▶ What to produce
Take every line from the listing below that includes "materials" and copy it.

======== Collected material

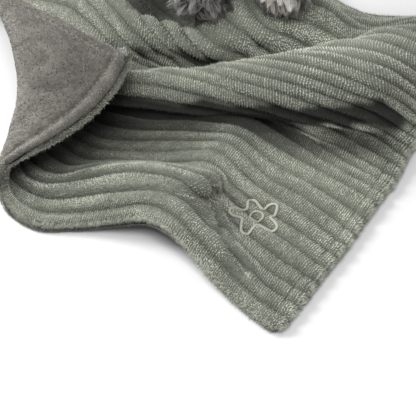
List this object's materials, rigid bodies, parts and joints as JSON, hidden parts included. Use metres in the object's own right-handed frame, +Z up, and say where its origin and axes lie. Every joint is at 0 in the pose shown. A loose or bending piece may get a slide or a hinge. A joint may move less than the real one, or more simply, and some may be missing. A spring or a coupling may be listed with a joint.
{
  "type": "lovey",
  "caption": "Square ribbed plush comfort blanket lying in folds, with a small stuffed rabbit sewn on near its back edge.",
  "frame": {"origin": "on the floor under the middle of the folded blanket's footprint", "axes": "+Z up; +Y away from the blanket's front corner, towards the back edge; +X to the right as the rabbit's face is seen, which looks along -Y"},
  "size_m": [0.2852, 0.4022, 0.1305],
  "materials": {
    "ribbed_plush": "short ribbed pile",
    "backing_velour": "smooth velour",
    "hem_thread": "matte thread",
    "blossom_thread": "embroidery thread",
    "long_pile_fur": "long soft pile",
    "stuffing_fibre": "polyester fibre",
    "dark_thread": "satin stitched thread"
  },
  "bodies": {
    "blanket": {"blanket_ribbed_face": "ribbed_plush", "blanket_backing": "backing_velour", "hem_stitch_front": "hem_thread", "hem_stitch_back": "hem_thread", "hem_stitch_left": "hem_thread", "hem_stitch_right": "hem_thread", "blossom_outline": "blossom_thread", "blossom_heart": "blossom_thread", "neck_gather_thread": "hem_thread"},
    "neck": {"neck_stalk": "stuffing_fibre"},
    "head": {"head_shell": "long_pile_fur", "head_stuffing": "stuffing_fibre", "muzzle": "long_pile_fur", "nose": "dark_thread", "mouth_stitch": "dark_thread", "head_back_seam": "hem_thread", "left_eye": "dark_thread", "right_eye": "dark_thread"},
    "left_ear": {"left_ear_outer": "long_pile_fur", "left_ear_lining": "ribbed_plush"},
    "right_ear": {"right_ear_outer": "long_pile_fur", "right_ear_lining": "ribbed_plush"},
    "left_arm": {"left_arm_shell": "long_pile_fur", "left_arm_stuffing": "stuffing_fibre"},
    "right_arm": {"right_arm_shell": "long_pile_fur", "right_arm_stuffing": "stuffing_fibre"}
  },
  "joints": [
    {"name": "neck_turn", "type": "hinge", "parent": "blanket", "child": "neck", "pos_m": [0.0285, 0.0289, 0.0634], "axis": [0, 0, 1], "range_deg": [-25, 25], "stiffness_Nm_per_rad": 0.1},
    {"name": "head_nod", "type": "hinge", "parent": "neck", "child": "head", "pos_m": [0.0285, 0.0289, 0.0634], "axis": [1, 0, 0], "range_deg": [-18, 2], "stiffness_Nm_per_rad": 0.2},
    {"name": "left_ear_lift", "type": "hinge", "parent": "head", "child": "left_ear", "pos_m": [0.0051, 0.035, 0.1254], "axis": [0, 1, 0], "range_deg": [0, 70]},
    {"name": "right_ear_lift", "type": "hinge", "parent": "head", "child": "right_ear", "pos_m": [0.0519, 0.035, 0.1254], "axis": [0, -1, 0], "range_deg": [0, 70]},
    {"name": "left_arm_swing", "type": "hinge", "parent": "blanket", "child": "left_arm", "pos_m": [0.0115, 0.0229, 0.057], "axis": [-0.331, 0.05, -0.9423], "range_deg": [0, 32]},
    {"name": "right_arm_swing", "type": "hinge", "parent": "blanket", "child": "right_arm", "pos_m": [0.0455, 0.0279, 0.057], "axis": [-0.331, -0.05, 0.9423], "range_deg": [0, 32]}
  ]
}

================

▶ Exercise response
List this object's materials, rigid bodies, parts and joints as JSON, hidden parts included. Use metres in the object's own right-handed frame, +Z up, and say where its origin and axes lie. Every joint is at 0 in the pose shown. A loose or bending piece may get a slide or a hinge. A joint may move less than the real one, or more simply, and some may be missing. A spring or a coupling may be listed with a joint.
  "materials": {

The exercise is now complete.